Doutor em economia pela Universidade de Paris XII, Carlos Alberto Ramos, avalia que sanções impostas sobre o agronegócio brasileiro afetam, sobretudo, economias regionais de algumas das principais áreas produtoras do setor no país. "Tão importante quanto o setor é o impacto regional. Todo o Centro-Oeste, o sul e o norte da Bahia, por exemplo, podem ser muito afetados por decisões como essas", disse

O economista explicou que o consumo sustentável é uma tendência que veio para ficar. Com isso, exportar para países desenvolvidos será difícil para quem não se adequar às exigências do mercado. Para Ramos, isso também é reflexo da vontade dos próprios consumidores. "Na Europa, a opinião pública é muito a favor da preservação do meio ambiente. Os consumidores são exigentes, querem produtos que não contribuam com o desmatamento. Também por uma questão de saúde, produtos sem agrotóxicos são mais aceitos."

De acordo com levantamento da Secretaria de Comércio Exterior (Secex), o Brasil exportou entre setembro de 2020 e setembro de 2021 US$ 37,4 bilhões em soja. Já o total em carnes bovina, de aves e suína foi de US$ 18,7 bilhões. Os dados do Ministério da Agricultura, Pecuária e Abastecimento (Mapa), mostram que as exportações do agronegócio foram de US$ 10,10 bilhões em setembro, atingindo o recorde da série histórica no mês.

Para o economista e pesquisador da Unicamp Felipe Queiroz, os embargos são válidos. "O governo não tem adotado nenhuma medida de combate ao desmatamento, nem procurado se aproximar dos seus parceiros externos", disse. Queiroz afirmou que, embora exista uma diferença entre o agronegócio sustentável e invasores de terras e reservas, é difícil exigir que estrangeiros tenham noção dessa distinção: "Até para quem está no Brasil, isso causa dificuldade, imagine para o comprador internacional, que talvez não tenha uma dimensão tão aprofundada sobre os problemas e as contradições na atual política brasileira".

O ambientalista Charles Dayler explicou que o primeiro passo para avaliar o impacto ambiental é saber se as barreiras estão sendo efetivas. "Se sim, não resta outra solução ao governo e aos exportadores a não ser tomar as medidas drásticas no sentido de preservar o meio ambiente. Caso o Brasil não mude, o principal afetado é o agronegócio, um setor que tem muita força, tanto no Executivo como no próprio Legislativo", explicou.

O projeto da Comissão Européia ainda deverá ser apreciado pelo Parlamento Europeu e pelos 27 membros do Conselho Europeu. A iniciativa aconteceu após a COP26, evento ambiental que ocorreu em Glasgow, na Escócia, e terminou no último sábado. Na ocasião, vários países, incluindo Brasil, assumiram compromisso de acabar com o desmatamento até 2030.

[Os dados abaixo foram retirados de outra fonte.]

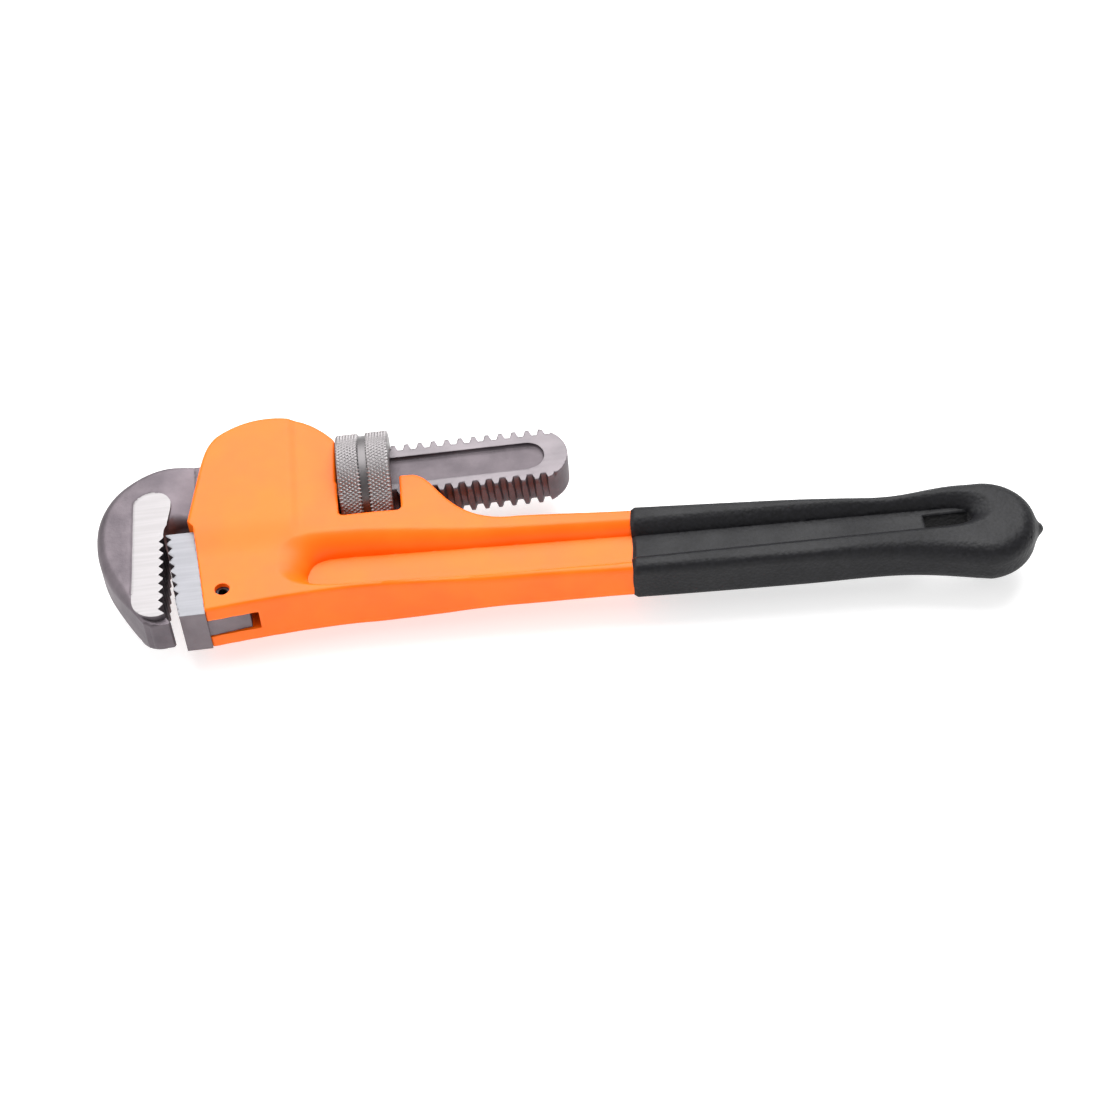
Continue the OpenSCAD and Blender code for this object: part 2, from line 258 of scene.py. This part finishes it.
def casting(x, y, z):
    """The beam with the nut's window, the shank's channel and the other openings of the head."""
    shape = handle_beam(x, y, z, 0)
    corner = 2.4
    left, right, low = WINDOW[0] + corner, WINDOW[1] - corner, WINDOW_FLOOR + corner
    window = from_outline(
        [(WINDOW[0], 60), (WINDOW[0], low)] + arc((left, low), corner, 180, 270, 6)
        + arc((right, low), corner, 270, 360, 6) + [(WINDOW[1], 60)], x, y)
    shape = meet(shape, -window, 0.9)
    # The shank's channel through the head, then the fork of the ear behind the nut
    slit = abs(z) - 7.75
    channel = np.maximum(np.maximum(slit, x), np.maximum(-16.9 - y, y - 19.1))
    shape = meet(shape, -channel, 0.5)
    shape = meet(shape, -np.maximum(np.maximum(slit, -x), -18 - y), 0.7)
    # The strip's slot, and the coil's bore up into the hump
    strip_slot = np.maximum(np.maximum(abs(z) - 5.1, abs(x + 37.5) - 22), np.maximum(y - 21.6, -y))
    bore = np.maximum(np.hypot(x - COIL_X, z) - 4.8, np.maximum(y - COIL_TOP, -y))
    shape = np.maximum(shape, -np.minimum(strip_slot, bore))
    # The heel jaw's milled seat, the slot for its tongue and the pin's hole
    along, up = x - SEAT[0], y - SEAT[1]
    seat = (along * 44.8 + up * 4.3) / math.hypot(44.8, 4.3)
    lip = (along * 3.5 + up * 2.6) / math.hypot(3.5, 2.6)
    shape = meet(shape, -np.maximum(seat, lip), 0.5)
    tongue = np.maximum(np.maximum(x + 46.6, y + 48), abs(z) - 4.8)
    shape = meet(shape, -tongue, 0.5)
    return np.maximum(shape, PIN_HOLE - np.hypot(x - PIN[0], y - PIN[1]))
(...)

Segundo Antonio Jorge Ramalho da Rocha, professor do Departamento de Relações Internacionais da Universidade de Brasília (UnB), a postura adotada pelo governo brasileiro frente às questões ambientais agride seus parceiros comerciais, que respondem com pressões em favor de posturas responsáveis em relação ao meio ambiente — um interesse que deveria ser sobretudo do próprio Brasil, segundo avaliou.